Today's Gospel: Mark 2:18-22 - St. Agnes Why do your disciples not fast? In this passage, the followers of John the Baptist and the Pharisees come up to Jesus in what appears to be accusatory tones to find out why his disciples aren’t adhering to this important spiritual discipline. Jesus’ answer? They will fast. But right now, it is time to feast. When he, the bridegroom, is gone, then the time for His disciples to fast will come. He is gone. We are His disciples. But are we fasting? Those of us who live in the land of plenty: do we fast from anything? We can get immediate answers to our questions by asking a virtual assistant; we can stream any movie the minute we want it; we can eat blueberries out of season; we can insert our opinion into any discussion via likes, emojis, and comments.
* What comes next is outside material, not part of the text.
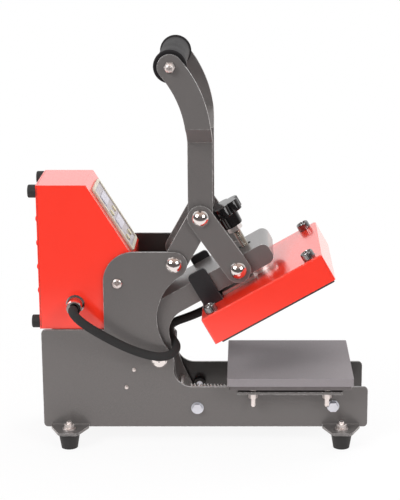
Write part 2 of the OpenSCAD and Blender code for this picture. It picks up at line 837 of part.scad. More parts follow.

Why do we fast? It’s a question worth asking. I have been fasting from dinner-to-dinner most days since July. I have discovered what is, I’m sure, just the beginning of the many answers to that question. I fast to mortify my physical desires. How can it be good for my soul to satisfy every appetite of ego and body? I fast to pray. Each day’s fast, Monday through Friday, is assigned to a particular person in my life who is in need of intercessory prayer. I fast to remind myself that God is my only true sustenance, my only true need. And to be honest, I fast for healing. I fast because my body needs a chance to rid itself of the extra energy stores it has stashed. Fasting can take the form of fasting from food, such as described above, but it can also be fasting from certain conveniences, fasting from technology, fasting from idle speaking, or fasting from satisfying one’s curiosity.


Do I satisfy every whim of physical and emotional appetite? How can I observe Friday as a day of penance?


Grant me the grace, oh my God, to love you above everything else. Teach me what is good, true, and beautiful and give me the grace, I pray, to detach from worldly passions and appetites.